Updated practitioner guidance. BDO updated its ASC 606 Blueprint (October 2025), and Deloitte published a revised Revenue Recognition Roadmap in November 2025 (available to DART subscribers; practitioners frequently cite it as the most comprehensive technical reference). Both represent the most current interpretation of how to apply the standard. If your AI system’s accounting policies were configured more than two years ago, it is worth checking your setup against these updated guides — particularly if your contracts involve software licenses, variable consideration, or sale-and-leaseback arrangements.

IFRS 15 minor divergences. ASC 606 and IFRS 15 are no longer fully converged, with minor differences emerging in specific practical expedients and disclosure requirements. If your company reports under both US GAAP and IFRS, ensure your revenue recognition tool supports dual-treatment reporting — Sage Intacct and Zuora both do; not all platforms handle this cleanly.

Implementation: What to Expect

Rolling out AI revenue recognition typically takes 6–12 weeks for a mid-size company, depending on the complexity of your contract portfolio and the quality of your existing data.

Weeks 1–2: Policy configuration. Work with the vendor to encode your ASC 606 accounting policies into the system. Define what makes a performance obligation distinct in your context. Configure SSP methodology by product line. Set variable consideration estimation rules.

Weeks 3–6: Historical contract migration. Upload your active contract portfolio. Review the AI’s initial performance obligation and SSP determinations. Correct anything that does not match your existing treatment. This is the highest-effort phase and also where you often discover inconsistencies in your current approach.

Weeks 7–10: Parallel run. Run the AI system alongside your existing process for one or two reporting periods. Compare outputs. Investigate differences. Tune the configuration.

Weeks 11–12: Go live. Transition to AI-generated schedules as the system of record. Begin feeding output directly to your GL.

The parallel run is not optional. You need to validate the system against your existing treatments before relying on it for close.

Who Benefits Most

Not every company needs AI revenue recognition. If you have ten contracts, all single-element, all fixed price, all recognized ratably — a spreadsheet is fine.

The ROI case is strongest for:

SaaS companies with tiered pricing, add-on modules, professional services, and usage-based components bundled into customer agreements. The combination of multiple obligations, variable consideration, and frequent contract modifications creates exactly the kind of volume and complexity that breaks manual processes.

Professional services firms with time-and-materials and fixed-fee contracts, often modified mid-engagement. Percentage-of-completion tracking across a large project portfolio is a natural fit for automation.

Manufacturers and hardware companies with bundled arrangements — equipment, installation, extended warranties, and maintenance — where obligation separation and SSP estimation require consistent methodology across a large customer base.

Companies preparing for audit or IPO where the documentation standards jump significantly. If you are planning a first audit or transitioning from private to public reporting, building a proper ASC 606 infrastructure now is far less painful than retroactively documenting a manual process.

What AI Does Not Replace

AI does not replace accounting judgment. It executes judgment consistently at scale.
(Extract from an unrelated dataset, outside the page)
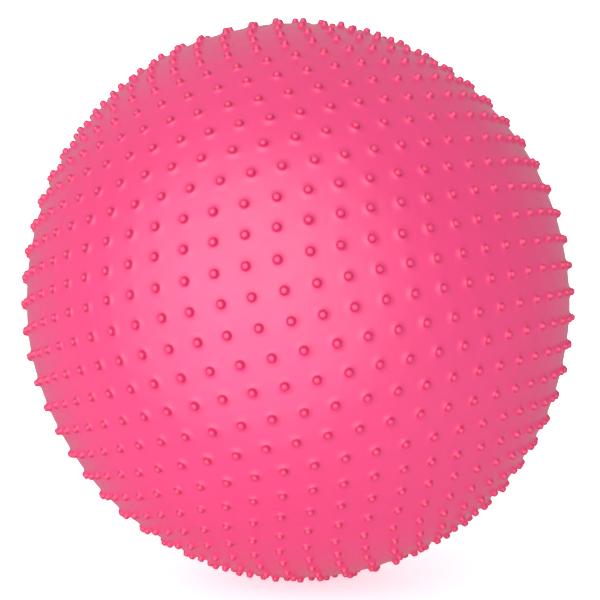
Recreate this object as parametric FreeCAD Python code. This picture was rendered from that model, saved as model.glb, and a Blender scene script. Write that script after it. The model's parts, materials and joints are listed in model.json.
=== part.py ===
import FreeCAD, Part
import math
import os

# Massage gym ball: one hollow vinyl skin with tapering nubs in rows, and a valve at the pole that
# a push-in plug closes. Millimetres. The ball's centre is the origin and +Z is up. The parts are
# drawn with the valve at the top of the Z axis, then leaned together.

# Skin
BALL_DIAMETER = 650.0
WALL = 0.8
OUTER_SECTORS = 16
INNER_SECTORS = 8
INNER_BANDS = 45

# Nubs, moulded in one with the skin
NUB_BASE_RADIUS = 4.8
NUB_HEIGHT = 6.0
NUB_TIP_RADIUS = 3.0
NUB_SIDES = 8
NUB_ROOT_DEPTH = 0.4

# Nub layout: rows run round the valve axis, and every row starts on one meridian
ROWS_TO_POLE = 17
NUB_PITCH = 31.8
START_MERIDIAN = -159.7

# Valve seat, welded into the skin
COLLAR_RADIUS = 13.0
COLLAR_LIP = 0.8
FLANGE_RADIUS = 22.0
FLANGE_THICKNESS = 1.6
NECK_RADIUS = 7.0
NECK_LENGTH = 24.0
NECK_CHAMFER = 1.0
BORE_RADIUS = 4.0
RECESS_RADIUS = 9.7
RECESS_DEPTH = 2.6

# Plug, pushed into the seat
PLUG_FIT = 0.05
HEAD_RADIUS = 9.3
HEAD_THICKNESS = 2.2
HEAD_EDGE_ROUND = 0.6
STEM_RADIUS = 3.4
STEM_LENGTH = 20.0
STEM_TIP_RADIUS = 2.4
STEM_TIP_LENGTH = 4.0
SEAL_RINGS = 4
SEAL_RING_WIDTH = 1.2
SEAL_RING_PITCH = 3.6
SEAL_RING_START = 2.2

# Pull tab on the plug's head, and the notch in the collar that clears it
TAB_REACH = 12.0
TAB_WIDTH = 6.0
TAB_THICKNESS = 1.2
NOTCH_GAP = 0.35

# How the ball has rolled: the valve axis leans to -X and a little to +Y
LEAN_SIDE = 12.5
LEAN_BACK = 2.2

RADIUS = BALL_DIAMETER / 2.0
CENTRE = FreeCAD.Vector(0, 0, 0)
UP = FreeCAD.Vector(0, 0, 1)


def on_sphere(r, radius=RADIUS):
    """Height of a sphere about the origin at distance r from the Z axis."""
    return math.sqrt(radius * radius - r * r)


def turned(points):
    """Solid made by turning a closed outline of (r, z) points round the Z axis."""
    corners = [FreeCAD.Vector(r, 0, z) for r, z in points]
    outline = Part.makePolygon(corners + corners[:1])
    return Part.Face(outline).revolve(CENTRE, UP, 360)


def flat_sided(r, z):
    """Corners of a regular outline of NUB_SIDES sides about the Z axis, r out at the corners."""
    corners = []
    for side in range(NUB_SIDES):
        turn = 2 * math.pi * (side + 0.5) / NUB_SIDES
        corners.append(FreeCAD.Vector(r * math.cos(turn), r * math.sin(turn), z))
    return corners


def nub():
    """One nub at the top of the ball: a tapering peg with flat sides, rooted inside the skin."""
    taper = (NUB_BASE_RADIUS - NUB_TIP_RADIUS) / NUB_HEIGHT
    root = flat_sided(
        NUB_BASE_RADIUS + taper * NUB_ROOT_DEPTH, on_sphere(NUB_BASE_RADIUS) - NUB_ROOT_DEPTH
    )
    tip = flat_sided(NUB_TIP_RADIUS, RADIUS + NUB_HEIGHT)
    outlines = [root[::-1], tip]
    for side in range(NUB_SIDES):
        outlines.append([root[side - 1], root[side], tip[side], tip[side - 1]])
    faces = [Part.Face(Part.makePolygon(corners + corners[:1])) for corners in outlines]
    return Part.makeSolid(Part.makeShell(faces))


def nub_directions():
    """(longitude, latitude) in degrees of every nub. The valve takes the place of the top one."""
    places = []
    for row in range(-ROWS_TO_POLE, ROWS_TO_POLE):
        latitude = 90.0 * row / ROWS_TO_POLE
        girth = 2 * math.pi * RADIUS * math.cos(math.radians(latitude))
        count = max(1, round(girth / NUB_PITCH))
        for place in range(count):
            places.append((START_MERIDIAN + 360.0 * place / count, latitude))
    return places


def on_meridian(radius, latitude):
    """Point over the X axis on a sphere about the origin, at a latitude in degrees."""
    turn = math.radians(latitude)
    return FreeCAD.Vector(radius * math.cos(turn), 0, radius * math.sin(turn))


def between_nub_rows():
    """Latitudes in degrees that part the rows of nubs, with both poles."""
    row_height = 90.0 / ROWS_TO_POLE
    between = [row_height * (row + 0.5) for row in range(-ROWS_TO_POLE, ROWS_TO_POLE)]
    return [-90.0] + between + [90.0]


def patched_ball(radius, latitudes, sectors):
    """Full ball whose surface is parted at the latitudes given, and into equal sectors."""
    faces = []
    for south, north in zip(latitudes[:-1], latitudes[1:]):
        ends = [on_meridian(radius, south), on_meridian(radius, north)]
        arc = Part.Arc(ends[0], on_meridian(radius, (south + north) / 2), ends[1]).toShape()
        patch = arc.revolve(CENTRE, UP, 360.0 / sectors)
        for sector in range(sectors):
            face = patch.copy()
            face.rotate(CENTRE, UP, sector * 360.0 / sectors)
            faces.append(face)
    shell = Part.makeShell(faces)
    shell.sewShape()
    return Part.makeSolid(shell)


def ball_skin():
    """The hollow skin with all its nubs and the round hole for the valve seat."""
    model = nub()
    nubs = []
    for longitude, latitude in nub_directions():
        placed = model.copy()
        placed.rotate(CENTRE, FreeCAD.Vector(0, 1, 0), 90 - latitude)
        placed.rotate(CENTRE, UP, longitude)
        nubs.append(placed)
    outside = patched_ball(RADIUS, between_nub_rows(), OUTER_SECTORS).multiFuse(nubs)
    even_bands = [180.0 * band / INNER_BANDS - 90.0 for band in range(INNER_BANDS + 1)]
    inside = patched_ball(RADIUS - WALL, even_bands, INNER_SECTORS)
    valve_hole = Part.makeCylinder(COLLAR_RADIUS, 2 * NECK_LENGTH, UP * (RADIUS - NECK_LENGTH))
    return outside.cut(inside).cut(valve_hole)


def tab_block(reach, width, low, high):
    """Block from the valve axis out along +X, between two heights."""
    return Part.makeBox(reach, width, high - low, FreeCAD.Vector(0, -width / 2, low))


def collar_top():
    return RADIUS + COLLAR_LIP


def valve_seat():
    """Flange against the inside of the skin, collar through it, and a neck that reaches inwards."""
    inside = RADIUS - WALL
    disc = Part.makeCylinder(FLANGE_RADIUS, 2 * NECK_LENGTH, UP * (RADIUS - NECK_LENGTH))
    flange = Part.makeSphere(inside).cut(Part.makeSphere(inside - FLANGE_THICKNESS)).common(disc)
    low = inside - FLANGE_THICKNESS
    collar = Part.makeCylinder(COLLAR_RADIUS, collar_top() - low, UP * low)
    neck = Part.makeCylinder(NECK_RADIUS, NECK_LENGTH, UP * (RADIUS - NECK_LENGTH))
    neck = neck.makeChamfer(NECK_CHAMFER, [neck.Edges[2]])
    body = flange.multiFuse([collar, neck])
    recess = Part.makeCylinder(RECESS_RADIUS, 2 * RECESS_DEPTH, UP * (collar_top() - RECESS_DEPTH))
    bore = Part.makeCylinder(BORE_RADIUS, 2 * NECK_LENGTH, UP * (RADIUS - 1.5 * NECK_LENGTH))
    notch = tab_block(
        TAB_REACH + NOTCH_GAP,
        TAB_WIDTH + 2 * NOTCH_GAP,
        head_top() - TAB_THICKNESS - NOTCH_GAP,
        RADIUS + NECK_LENGTH,
    )
    return body.cut(recess).cut(bore).cut(notch).removeSplitter()


def head_top():
    return collar_top() - RECESS_DEPTH + PLUG_FIT + HEAD_THICKNESS


def valve_plug():
    """Round head with a pull tab, and a stem with seal rings that fit the bore."""
    head_low = head_top() - HEAD_THICKNESS
    head = Part.makeCylinder(HEAD_RADIUS, HEAD_THICKNESS, UP * head_low)
    head = head.makeFillet(HEAD_EDGE_ROUND, [head.Edges[0]])
    tab = tab_block(TAB_REACH, TAB_WIDTH, head_top() - TAB_THICKNESS, head_top())
    stem_low = head_low - STEM_LENGTH
    stem = turned([
        (0, stem_low),
        (STEM_TIP_RADIUS, stem_low),
        (STEM_RADIUS, stem_low + STEM_TIP_LENGTH),
        (STEM_RADIUS, head_top() - HEAD_EDGE_ROUND),
        (0, head_top() - HEAD_EDGE_ROUND),
    ])
    rings = []
    for ring in range(SEAL_RINGS):
        middle = head_low - SEAL_RING_START - SEAL_RING_PITCH * ring
        rings.append(turned([
            (0, middle - SEAL_RING_WIDTH),
            (STEM_RADIUS, middle - SEAL_RING_WIDTH),
            (BORE_RADIUS - PLUG_FIT, middle - SEAL_RING_WIDTH / 4),
            (BORE_RADIUS - PLUG_FIT, middle + SEAL_RING_WIDTH / 4),
            (STEM_RADIUS, middle + SEAL_RING_WIDTH),
            (0, middle + SEAL_RING_WIDTH),
        ]))
    return head.multiFuse([tab, stem] + rings).removeSplitter()


def lean():
    """The turn that leans the valve axis from +Z."""
    side, back = math.radians(LEAN_SIDE), math.radians(LEAN_BACK)
    axis = FreeCAD.Vector(
        -math.sin(side) * math.cos(back), math.sin(back), math.cos(side) * math.cos(back)
    )
    return FreeCAD.Rotation(UP, axis)


def main():
    os.makedirs("parts", exist_ok=True)
    placement = FreeCAD.Placement(CENTRE, lean())
    for name, shape in (
        ("ball_skin", ball_skin()),
        ("valve_seat", valve_seat()),
        ("valve_plug", valve_plug()),
    ):
        shape.transformed(placement.toMatrix()).exportStep("parts/" + name + ".step")


main()
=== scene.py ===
import json
import math

import bpy
import numpy as np
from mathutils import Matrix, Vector


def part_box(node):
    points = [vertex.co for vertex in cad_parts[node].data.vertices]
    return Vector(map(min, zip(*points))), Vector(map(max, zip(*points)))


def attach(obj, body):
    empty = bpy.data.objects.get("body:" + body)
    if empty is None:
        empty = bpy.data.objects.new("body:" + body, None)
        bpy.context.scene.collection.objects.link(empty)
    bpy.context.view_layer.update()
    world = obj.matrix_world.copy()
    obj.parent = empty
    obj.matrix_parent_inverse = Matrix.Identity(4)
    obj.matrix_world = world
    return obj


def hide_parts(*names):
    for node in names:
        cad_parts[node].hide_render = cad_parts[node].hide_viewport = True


MM = 0.001

# Skin, as in the CAD: a ball with rows of nubs that run round the valve axis
RADIUS = 325.0 * MM
ROWS_TO_POLE = 17
NUB_PITCH = 31.8 * MM
START_MERIDIAN = math.radians(-159.7)
# Blown up, the ball stretches a little along its valve axis, except at the stiff valve
GIRTH_STRETCH = 0.989
POLE_STRETCH = 1.011
VALVE_DIMPLE_REACH = 45.0 * MM
# Share of that reach, from the valve axis out, where the skin has no swells or ripples
VALVE_CALM_SHARE = 0.3

# One nub: (distance from the nub's axis, height) of each ring of its mesh, in millimetres
NUB_TIP_HEIGHT = 6.3
NUB_RINGS = (
    (1.3, 6.2),
    (2.3, 5.95),
    (3.05, 5.45),
    (3.5, 4.7),
    (3.78, 3.9),
    (4.02, 3.1),
    (4.3, 2.3),
    (4.65, 1.65),
    (5.15, 1.15),
    (6.0, 0.78),
    (7.0, 0.47),
    (8.3, 0.19),
    (9.8, 0.03),
)
SIDE_STEPS = 6
SEGMENTS = 4 * SIDE_STEPS
# Share of a row's height that the strip of triangles between two rows takes
STRIP_SHARE = 0.08
# Rim of the valve hole: (distance from the valve axis, height) of each ring, in millimetres, from
# the skin round it to the inner edge of the wall
VALVE_RINGS_MM = ((14.6, 0.0), (13.5, 0.15), (13.05, 0.3), (13.0, -0.8))

# Moulding is never perfect: scatter of the nubs, and slow swells and pulls in the thin skin
NUB_SCATTER = 0.35 * MM
NUB_HEIGHT_SPREAD = 0.05
PUCKER_DEPTH = 0.1 * MM
PUCKER_RADIUS = 11.0 * MM
PUCKER_WIDTH = 2.2 * MM
SWELL_DEPTH = 0.45 * MM
SWELL_SIZE = 120.0 * MM
RIPPLE_DEPTH = 0.05 * MM
RIPPLE_SIZE = 16.0 * MM
# Noise is made of this many waves, whose size varies by these factors
NOISE_WAVES = 24
WAVE_SPREAD = (0.7, 1.4)
# Each kind of scatter has its own random numbers
NUB_SEED = 7
SWELL_SEED = 1
RIPPLE_SEED = 2
PUCKER_SEED = 3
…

You still need an accountant who understands ASC 606 to configure the system correctly. You still need someone to review flagged contracts, make calls on ambiguous situations, and own the output. The system will not tell you that your SSP methodology is wrong — it will apply whatever methodology you give it.

You also need clean contract data. AI is only as good as the documents it ingests. If your contract repository is disorganized, if amendments are stored separately from originals, or if verbal modifications are common, you will need to address the data quality problem before automation can help.
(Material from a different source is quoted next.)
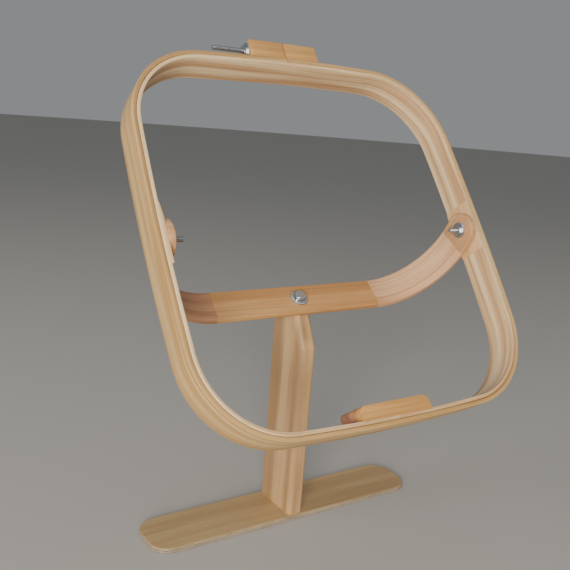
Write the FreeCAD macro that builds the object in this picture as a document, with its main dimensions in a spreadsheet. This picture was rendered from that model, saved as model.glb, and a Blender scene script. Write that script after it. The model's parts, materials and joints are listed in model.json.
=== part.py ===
import FreeCAD, Part
import os

import Sketcher
from FreeCAD import Placement, Rotation, Vector

# Quilting and embroidery hoop on a table stand.
#
# Frame of the part: +X to the stitcher's right along the base plate, +Y away from
# the stitcher, +Z up, origin on the table under the middle of the base plate.
#
# Two tilted frames carry the upper pieces:
#   yoke frame: origin where the swivel screw meets the sloping seat of the post,
#               local X along the yoke bar, local Z square to the seat;
#   hoop frame: origin at the middle of the hoop, local X along the pivots,
#               local Y through the hoop's depth towards its back, local Z up the hoop.

# Driving dimensions: millimetres and degrees.
DIMENSIONS = {
    # base plate, thin plywood
    "base_length": 308.0,
    "base_width": 57.0,
    "base_thickness": 5.0,
    "base_corner_radius": 20.0,
    "base_edge_round": 1.0,
    # post, solid wood
    "post_width": 18.0,
    "post_front": 26.5,
    "post_back": 28.0,
    "post_front_round": 6.0,
    "post_back_round": 2.0,
    "post_bevel_start": 182.0,
    "post_bevel_end": 11.6,
    "post_crest": 12.0,
    "post_back_shoulder": 204.0,
    "post_shoulder_round": 18.0,
    # swivel seat on top of the post and the screw through it
    "seat_centre_back": 2.6,
    "seat_centre_height": 221.7,
    "seat_face_elevation": 58.0,
    "swivel_shank_radius": 3.175,
    "swivel_head_flats": 11.1,
    "swivel_head_height": 4.0,
    "swivel_shank_length": 38.0,
    "swivel_tip_length": 4.0,
    "swivel_washer_radius": 9.3,
    "swivel_washer_thickness": 1.5,
    # yoke, a flat strip glued up from five pieces
    "strip_width": 34.0,
    "strip_thickness": 6.4,
    "bar_length": 188.0,
    "bend_inner_radius": 68.0,
    "arm_straight": 17.0,
    # hoop outline (outer face of the outer ring)
    "hoop_width": 356.0,
    "hoop_height": 361.0,
    "hoop_depth": 31.5,
    "hoop_side_radius": 2500.0,
    "hoop_end_radius": 2000.0,
    "hoop_corner_radius": 82.0,
    "hoop_lean": 36.0,
    "outer_ring_thickness": 4.0,
    "ring_gap": 0.3,
    "inner_ring_thickness": 3.4,
    # clamp on top of the outer ring
    "split_middle": 3.25,
    "split_width": 1.0,
    "clamp_block_length": 37.25,
    "clamp_block_height": 18.0,
    "clamp_bolt_from_front": 9.5,
    "clamp_bolt_above_ring": 10.5,
    "clamp_bolt_end": 77.5,
    "clamp_counterbore_depth": 9.0,
    "clamp_counterbore_radius": 6.0,
    "clamp_head_radius": 5.3,
    "clamp_head_height": 2.8,
    "clamp_neck_side": 5.2,
    "clamp_neck_length": 3.0,
    # splice block on the bottom of the inner ring, two strips side by side
    "splice_length": 74.0,
    "splice_height": 12.5,
    "splice_front_depth": 10.5,
    "splice_end_round": 8.0,
    # pivots, small machine screws through the inner ring, its pads and the yoke
    "pad_length": 53.0,
    "pad_feather": 13.0,
    "pad_tip_thickness": 0.4,
    "pad_clearance": 0.1,
    "small_shank_radius": 2.4,
    "pivot_bolt_length": 25.4,
    "pivot_head_radius": 4.6,
    "pivot_head_height": 2.2,
    "small_nut_flats": 9.5,
    "small_nut_height": 3.3,
    "small_washer_radius": 7.95,
    "small_washer_thickness": 1.2,
    "bore_clearance": 0.05,
    # wood screws up through the base plate into the post
    "wood_screw_radius": 1.9,
    "wood_screw_length": 32.0,
    "wood_screw_head_radius": 4.1,
    "wood_screw_head_height": 2.6,
    "wood_screw_recess": 0.3,
    "wood_screw_spacing": 26.0,
    "wood_screw_tip_length": 4.0,
    "wood_screw_tip_radius": 0.3,
    # how far a cutting tool runs past the faces that it cuts, and into a neighbour
    "overrun": 2.0,
    "root_depth": 10.0,
}

ALONG_X = Rotation(Vector(0, 1, 0), 90)
ALONG_Y = Rotation(Vector(1, 0, 0), -90)
IDENTITY = Rotation()

doc = FreeCAD.newDocument("HoopStand")
sheet = doc.addObject("Spreadsheet::Sheet", "Dims")
nodes = []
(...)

The teams that get the most out of AI revenue recognition are the ones who use it to free up accountant time — not to eliminate accounting expertise. The system handles the volume. Your team handles the judgment.


FAQ.

What is ASC 606 and why is it difficult to comply with at scale?

ASC 606 is the FASB revenue recognition standard requiring companies to follow a five-step model: identify the contract, identify performance obligations, determine the transaction price, allocate it across obligations, and recognize revenue as those obligations are satisfied. At scale, the difficulty is consistency — different accountants apply the same judgment differently across hundreds of contracts, variable consideration estimates are inherently uncertain, and contract modifications often go untracked. That combination creates restatement risk and audit exposure.
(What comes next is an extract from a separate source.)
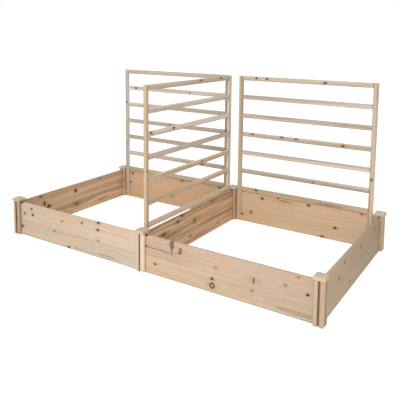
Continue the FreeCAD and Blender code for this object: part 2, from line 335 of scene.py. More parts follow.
def make_knot_group():
    """One knot. It adds to the masks that come in, and bends the place to lead grain round it."""
    tree, given, result = shader_group(
        "Knot",
        [("Place", "vector"), ("Bent", "vector"), ("Core", "value"), ("Halo", "value"),
         ("Centre", "vector"), ("Half length", "value"), ("Half height", "value"),
         ("Darkness", "value"), ("Paler heart", "value")],
        [("Bent", "vector"), ("Core", "value"), ("Halo", "value")])
    offset = split(tree, vector_calc(tree, "SUBTRACT", given["Place"], given["Centre"]))
    ragged = calc(tree, "SUBTRACT", cloud(tree, given["Place"], KNOT_WAVES)[0], 0.5)
    along = calc(tree, "DIVIDE", offset[0], given["Half length"])
    across = calc(tree, "DIVIDE", offset[1], given["Half height"])
    reach = vector_calc(tree, "LENGTH", join(tree, along, across, 0.0))
    reach = calc(tree, "ADD", reach, calc(tree, "MULTIPLY", ragged, KNOT_RAGGEDNESS))
    whorl = calc(tree, "SINE", calc(tree, "MULTIPLY", reach, WHORL_RATE))
    heart = ramp(tree, reach, *HEART_FADES, 1.0, 0.0)
    heart = calc(tree, "MULTIPLY", heart, ramp(tree, whorl, -1.0, 1.0, WHORL_PALEST, 1.0))
    paler = calc(tree, "MULTIPLY", ramp(tree, reach, *PALER_MIDDLE_FADES, 1.0, 0.0),
                 given["Paler heart"])
    heart = calc(tree, "MULTIPLY", heart, calc(tree, "SUBTRACT", 1.0, paler))
    core = calc(tree, "MULTIPLY", heart, given["Darkness"])
    plug(tree, result["Core"], calc(tree, "MAXIMUM", core, given["Core"]))
    stretched = join(tree, calc(tree, "MULTIPLY", offset[0], SURROUND_STRETCH), offset[1], 0.0)
    size = calc(tree, "MAXIMUM", given["Half length"], given["Half height"])
    nearness = calc(tree, "DIVIDE", vector_calc(tree, "LENGTH", stretched), size)
    halo = calc(tree, "MULTIPLY", ramp(tree, nearness, *SURROUND_FADES, 1.0, 0.0),
                given["Darkness"])
    plug(tree, result["Halo"], calc(tree, "MAXIMUM", halo, given["Halo"]))
    pinch = calc(tree, "MULTIPLY", ramp(tree, nearness, *GRAIN_BENDS, GRAIN_PINCH, 0.0),
                 offset[1])
    plug(tree, result["Bent"],
         vector_calc(tree, "SUBTRACT", given["Bent"], join(tree, 0.0, pinch, 0.0)))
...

How does AI automate revenue recognition under ASC 606?

AI reads contracts to extract relevant terms — deliverables, pricing schedules, modification clauses, variable consideration — then applies your configured accounting policies to identify performance obligations, estimate standalone selling prices, allocate the transaction price, and generate period-by-period revenue schedules. It flags ambiguous clauses for human review rather than silently resolving them. The result is a consistent, auditable output that would take an accountant hours to produce manually for each contract.

Can AI handle contract modifications under ASC 606?

Yes. AI tools monitor your contract repository and automatically route modifications into the revenue recognition workflow when executed. They evaluate whether the modification creates a separate contract or amends the existing one under ASC 606-10-25-12, recalculate revenue allocation, and update recognition schedules accordingly. A complete audit trail is preserved — original terms, modification terms, classification rationale, and the updated schedule — so auditors can reconstruct every change.

Is AI-generated revenue recognition accurate enough for external audit?

AI-generated revenue schedules are auditable when the tool provides a transparent audit trail: which contract terms drove each calculation, what policies were applied, where variable consideration was estimated and how. BDO's ASC 606 Blueprint (October 2025) and Deloitte's Revenue Recognition Roadmap (November 2025) both identify consistency and documentation as the core audit requirements — both of which AI excels at. The qualification is that the underlying policy configuration must be correct; AI applies whatever methodology you give it.

What size company needs AI for revenue recognition?

Any company managing more than 50–100 active contracts with multiple performance obligations will see meaningful benefit. The ROI case is strongest for SaaS companies with bundled pricing, professional services firms with time-and-materials and fixed-fee work, and manufacturers with equipment-plus-service arrangements. If your team spends more than a week each quarter on revenue calculations, automation will pay for itself within the first close cycle.